— begin —
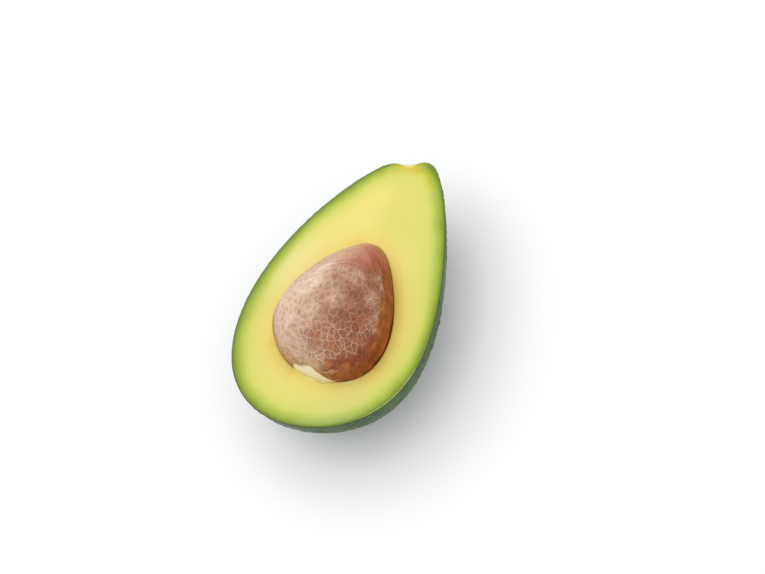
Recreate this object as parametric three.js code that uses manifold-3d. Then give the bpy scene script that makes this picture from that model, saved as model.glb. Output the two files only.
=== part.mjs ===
// Half of an avocado with its seed still in place, lying on its skin with the cut face up.
//
// The fruit is one pear-shaped surface, worked out by a formula. The skin is the layer between
// that surface and the same surface drawn in by the skin's thickness, the flesh is what lies
// inside it less the hollow of the seed, and a level knife cut through the middle halves both.
//
// Frame, in millimetres: +Z up through the cut face, +Y towards the stem end, +X to the right of
// the fruit as seen from above. The origin is on the surface that the half lies on, in the middle
// of the small flat spot that it rests on.

import * as THREE from "three";
import { mergeVertices } from "three/addons/utils/BufferGeometryUtils.js";
import Module from "manifold-3d";

const wasm = await Module();
wasm.setup();

// The whole fruit
const FRUIT_LENGTH = 113.5; // blossom end to stem end, before the stem hollow is sunk
const BELLY_RADIUS = 34.8; // half width half way along, before the taper
const TAPER = 0.35; // how much narrower the stem end is than the blossom end
const DEPTH_SHARE = 0.95; // the fruit is a little flatter than it is wide
const AXIS_LEAN = -0.8; // sideways lean of the core towards the stem end
const AXIS_BEND = 2.2; // sideways S bend of the core at both ends
const BLOSSOM_TILT = 0.06; // slope of the blossom end, lower on the left
const REST_DEPTH = 33.5; // from the cut face down to the spot that the half rests on
const MIDDLE_FROM_REST = 15.5; // from the resting spot's middle to half way along the fruit

// The stem end: a hollow, and in it the round scar that the stem left
const HOLLOW_ASIDE = -2.7; // the hollow's middle along X
const HOLLOW_DEPTH = 3.5;
const HOLLOW_SPREAD = 4.2;
const SCAR_RADIUS = 1.9;
const SCAR_TOP = 52.9; // from half way along the fruit
const SCAR_LENGTH = 6; // rooted this deep in the flesh
const SCAR_SIDES = 16;

// The skin
const SKIN_THICKNESS = 0.9;
const LAYER_GAP = 0.3; // between touching pieces
const PEBBLE_COUNT = 1000; // bumps on the whole fruit
const PEBBLE_RADIUS = 3.4;
const PEBBLE_HEIGHT = 0.5;
const PEBBLE_SEED = 7;
const STEM_RIDGES = 13; // ridges that run out from the stem hollow
const RIDGE_HEIGHT = 0.35;
const RIDGE_REACH = 34; // over this length they fade
const RIDGE_START = 5; // and over this one they rise from the hollow

// The seed, an egg with its narrow end towards the stem
const SEED_LENGTH = 55;
const SEED_RADIUS = 20.7; // half width half way along, before the taper
const SEED_TAPER = 0.36;
const SEED_ASIDE = 0.4;
const SEED_FROM_REST = 5.8; // from the resting spot's middle to the seed's middle, along Y
const VEIN_CELLS = 160; // meshes of the net of veins on its coat
const VEIN_HEIGHT = 0.45;
const VEIN_HALF_WIDTH = 1.3;
const VEIN_SEED = 3;
const NET_FULL = -0.1; // the net is full up to this share of the half length
const NET_END = 0.7; // and has faded here, towards the narrow end

// How many parts each edge of the starting icosahedron is split into, less one
const SKIN_DETAIL = 22;
const LAYER_DETAIL = 12;
const SEED_DETAIL = 15;
const CAVITY_DETAIL = 10;

// A repeatable run of random numbers from 0 to 1.
function seededRandom(seed) {
  let state = seed;
  return () => {
    state = (Math.imul(state, 1664525) + 1013904223) >>> 0;
    return state / 2 ** 32;
  };
}

// Directions spread evenly over a sphere along a spiral, each shifted a little at random.
function scatteredDirections(count, seed, shift) {
  const random = seededRandom(seed);
  const nudge = () => (random() - 0.5) * shift;
  const turn = Math.PI * (3 - Math.sqrt(5));
  return Array.from({ length: count }, (_, i) => {
    const height = 1 - (2 * i + 1) / count;
    const radius = Math.sqrt(1 - height ** 2);
    const x = radius * Math.cos(turn * i) + nudge();
    const y = height + nudge();
    const z = radius * Math.sin(turn * i) + nudge();
    return new THREE.Vector3(x, y, z).normalize();
  });
}

// The distances from a point to the nearest and the second nearest of some centres.
function twoNearest(point, centres) {
  let first = Infinity;
  let second = Infinity;
  for (const centre of centres) {
    const distance = point.distanceTo(centre);
    second = Math.min(second, Math.max(first, distance));
    first = Math.min(first, distance);
  }
  return [first, second];
}

// The point of the fruit's surface in a direction from its middle, drawn in by inset.
function fruitPoint(direction, inset) {
  const along = direction.y;
  const girth = (BELLY_RADIUS - inset) * (1 - TAPER * along);
  const x = girth * direction.x + AXIS_LEAN * along + AXIS_BEND * along ** 3;
  const z = girth * direction.z * DEPTH_SHARE;
  const y = (FRUIT_LENGTH / 2 - inset) * along;
  if (along < 0) return new THREE.Vector3(x, y + BLOSSOM_TILT * x * along ** 2, z);
  const offAxis = Math.hypot(x - HOLLOW_ASIDE, z) / HOLLOW_SPREAD;
  const sunk = HOLLOW_DEPTH * along * Math.exp(-(offAxis ** 2) / 2);
  return new THREE.Vector3(x, y - sunk, z);
}

// The fruit is pressed flat where it lies, and its layers with it.
function pressedFlat(point, inset) {
  point.z = Math.max(point.z, inset - REST_DEPTH);
  return point;
}

const layerPoint = (inset) => (direction) => pressedFlat(fruitPoint(direction, inset), inset);

// The skin's outer surface: the fruit's surface with low pebbles all over, and near the stem
// with ridges that run out from the hollow.
const pebbles = scatteredDirections(PEBBLE_COUNT, PEBBLE_SEED, 0.05).map((d) => fruitPoint(d, 0));

function stemRidge(point) {
  const aside = point.x - HOLLOW_ASIDE;
  const fade = Math.max(0, 1 - (FRUIT_LENGTH / 2 - point.y) / RIDGE_REACH);
  const rise = Math.min(1, Math.hypot(aside, point.z) / RIDGE_START);
  return RIDGE_HEIGHT * fade * rise * Math.sin(STEM_RIDGES * Math.atan2(point.z, aside));
}

function skinPoint(direction) {
  const point = fruitPoint(direction, 0);
  const [nearest] = twoNearest(point, pebbles);
  const pebble = PEBBLE_HEIGHT * (Math.max(0, 1 - (nearest / PEBBLE_RADIUS) ** 2) - 0.5);
  return pressedFlat(point.addScaledVector(direction, pebble + stemRidge(point)), 0);
}

// The seed's surface about its own middle, grown by some clearance.
function seedPoint(direction, grown) {
  const girth = (SEED_RADIUS + grown) * (1 - SEED_TAPER * direction.y);
  const y = (SEED_LENGTH / 2 + grown) * direction.y;
  return new THREE.Vector3(girth * direction.x, y, girth * direction.z);
}

// The seed's coat: a raised net of veins along the borders between scattered cells.
const cells = scatteredDirections(VEIN_CELLS, VEIN_SEED, 0.15).map((d) => seedPoint(d, 0));

function coatPoint(direction) {
  const point = seedPoint(direction, 0);
  const [nearest, second] = twoNearest(point, cells);
  const vein = Math.max(0, 1 - (second - nearest) / 2 / VEIN_HALF_WIDTH);
  const net = 1 - THREE.MathUtils.smoothstep(direction.y, NET_FULL, NET_END);
  return point.addScaledVector(direction, VEIN_HEIGHT * net * (vein - 1));
}

// A closed solid from a geometry's corners and faces alone.
function solid(geometry) {
  geometry.deleteAttribute("normal");
  geometry.deleteAttribute("uv");
  const merged = mergeVertices(geometry, 1e-5);
  const vertProperties = merged.getAttribute("position").array;
  const triVerts = new Uint32Array(merged.index.array);
  return new wasm.Manifold(new wasm.Mesh({ numProp: 3, vertProperties, triVerts }));
}

// A ball with its faces split, each corner moved to where place puts its direction.
function blob(detail, place) {
  const ball = new THREE.IcosahedronGeometry(1, detail);
  const position = ball.getAttribute("position");
  const direction = new THREE.Vector3();
  for (let i = 0; i < position.count; i++) {
    direction.fromBufferAttribute(position, i).normalize();
    position.setXYZ(i, ...place(direction));
  }
  return solid(ball);
}

// Everything above the level knife cut, as a block larger than the fruit.
function aboveTheCut() {
  const side = 2 * FRUIT_LENGTH;
  return solid(new THREE.BoxGeometry(side, side, side).translate(0, 0, side / 2));
}

// The scar of the stem, a short round plug that fills a hole in the skin.
function stemScar(grown) {
  const radius = SCAR_RADIUS + grown;
  const plug = new THREE.CylinderGeometry(radius, radius, SCAR_LENGTH, SCAR_SIDES);
  return solid(plug.translate(HOLLOW_ASIDE, SCAR_TOP - SCAR_LENGTH / 2, 0));
}

const seedAlong = SEED_FROM_REST - MIDDLE_FROM_REST;

function makeSkin() {
  const outside = blob(SKIN_DETAIL, skinPoint);
  const inside = blob(LAYER_DETAIL, layerPoint(SKIN_THICKNESS));
  return outside.subtract(inside).subtract(stemScar(LAYER_GAP)).subtract(aboveTheCut());
}

function makeFlesh() {
  const pulp = blob(LAYER_DETAIL, layerPoint(SKIN_THICKNESS + LAYER_GAP));
  const cavity = blob(CAVITY_DETAIL, (direction) => seedPoint(direction, LAYER_GAP));
  const placed = cavity.translate(SEED_ASIDE, seedAlong, 0);
  return pulp.add(stemScar(0)).subtract(placed).subtract(aboveTheCut());
}

function piece(name, made, colour, roughness) {
  const mesh = made.getMesh();
  const geometry = new THREE.BufferGeometry();
  geometry.setAttribute("position", new THREE.BufferAttribute(mesh.vertProperties, mesh.numProp));
  geometry.setIndex(new THREE.BufferAttribute(mesh.triVerts, 1));
  geometry.computeVertexNormals();
  const material = new THREE.MeshStandardMaterial({ color: colour, roughness, metalness: 0 });
  const shown = new THREE.Mesh(geometry, material);
  shown.name = name;
  return shown;
}

const skin = piece("skin", makeSkin(), 0x35502c, 0.5);
const flesh = piece("flesh", makeFlesh(), 0xe4dc82, 0.45);
const seed = piece("seed", blob(SEED_DETAIL, coatPoint), 0xa8705a, 0.5);
seed.position.set(SEED_ASIDE, seedAlong, 0);

// The layers and the seed are placed about the fruit's middle, which the cut goes through.
const avocado = new THREE.Group();
const half = new THREE.Group();
half.position.set(0, MIDDLE_FROM_REST, REST_DEPTH);
half.add(skin, flesh, seed);
avocado.add(half);

export default avocado;
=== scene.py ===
# %% [markdown]
# # Half an avocado with its stone
#
# The real thing has three pieces: a thin, leathery skin, the soft flesh, and the stone that
# rests in its hollow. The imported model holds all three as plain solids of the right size. They
# could be subdivided and sculpted by hand, but nobody could then say how. So this file works out
# a finer surface for each piece, from the same formulas as the solids, and gives it a finish.
# Nothing is moved or resized, so everything that the model promises stays true.

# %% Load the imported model
import math

import bpy
import numpy as np
from mathutils import Matrix, Vector


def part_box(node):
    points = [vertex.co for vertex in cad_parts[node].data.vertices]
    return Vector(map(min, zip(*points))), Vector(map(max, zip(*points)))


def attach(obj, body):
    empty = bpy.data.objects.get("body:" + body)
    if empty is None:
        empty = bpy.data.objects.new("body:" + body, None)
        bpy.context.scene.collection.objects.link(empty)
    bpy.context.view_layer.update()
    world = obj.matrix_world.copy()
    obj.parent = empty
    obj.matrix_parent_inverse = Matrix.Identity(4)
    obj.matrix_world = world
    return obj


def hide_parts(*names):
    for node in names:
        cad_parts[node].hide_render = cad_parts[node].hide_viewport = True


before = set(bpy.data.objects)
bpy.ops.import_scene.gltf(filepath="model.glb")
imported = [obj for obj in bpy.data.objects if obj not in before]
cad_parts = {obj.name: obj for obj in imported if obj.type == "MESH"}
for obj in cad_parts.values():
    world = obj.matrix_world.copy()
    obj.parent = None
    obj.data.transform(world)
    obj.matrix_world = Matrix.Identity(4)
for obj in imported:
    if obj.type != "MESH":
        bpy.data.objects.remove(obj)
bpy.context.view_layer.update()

# %% [markdown]
# ## The camera
#
# The photograph looks at the cut face from a little to one side. Three angles say how: how far
# the camera stands off the face's upright, towards which side of the picture, and which way the
# fruit's length runs in it. They give the picture's own right, up and back directions in the
# fruit's frame, which are the columns of the camera's matrix. Tracking a target would leave the
# camera's roll to chance.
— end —
• _Directions for this task_:
Print exactly, and only, the lines beginning at the top of the listing and ending at the line with "wasm.setup();".

• _Complete answer_:
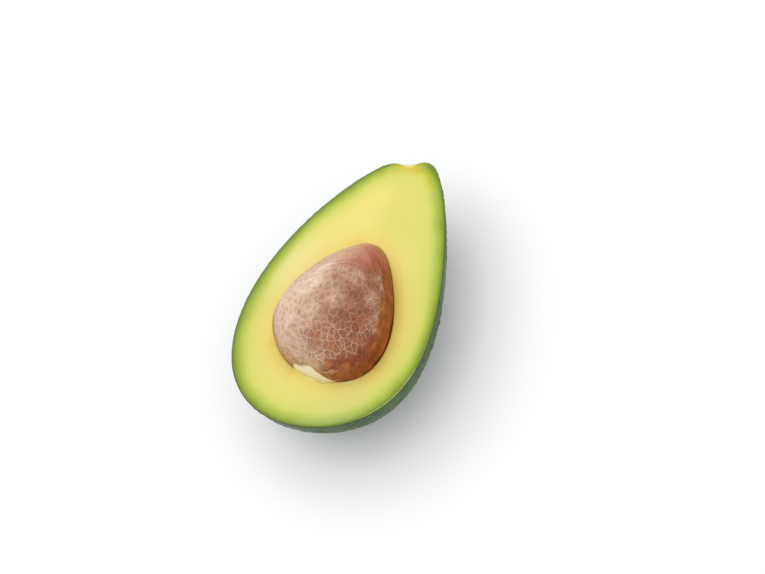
Recreate this object as parametric three.js code that uses manifold-3d. Then give the bpy scene script that makes this picture from that model, saved as model.glb. Output the two files only.
=== part.mjs ===
// Half of an avocado with its seed still in place, lying on its skin with the cut face up.
//
// The fruit is one pear-shaped surface, worked out by a formula. The skin is the layer between
// that surface and the same surface drawn in by the skin's thickness, the flesh is what lies
// inside it less the hollow of the seed, and a level knife cut through the middle halves both.
//
// Frame, in millimetres: +Z up through the cut face, +Y towards the stem end, +X to the right of
// the fruit as seen from above. The origin is on the surface that the half lies on, in the middle
// of the small flat spot that it rests on.

import * as THREE from "three";
import { mergeVertices } from "three/addons/utils/BufferGeometryUtils.js";
import Module from "manifold-3d";

const wasm = await Module();
wasm.setup();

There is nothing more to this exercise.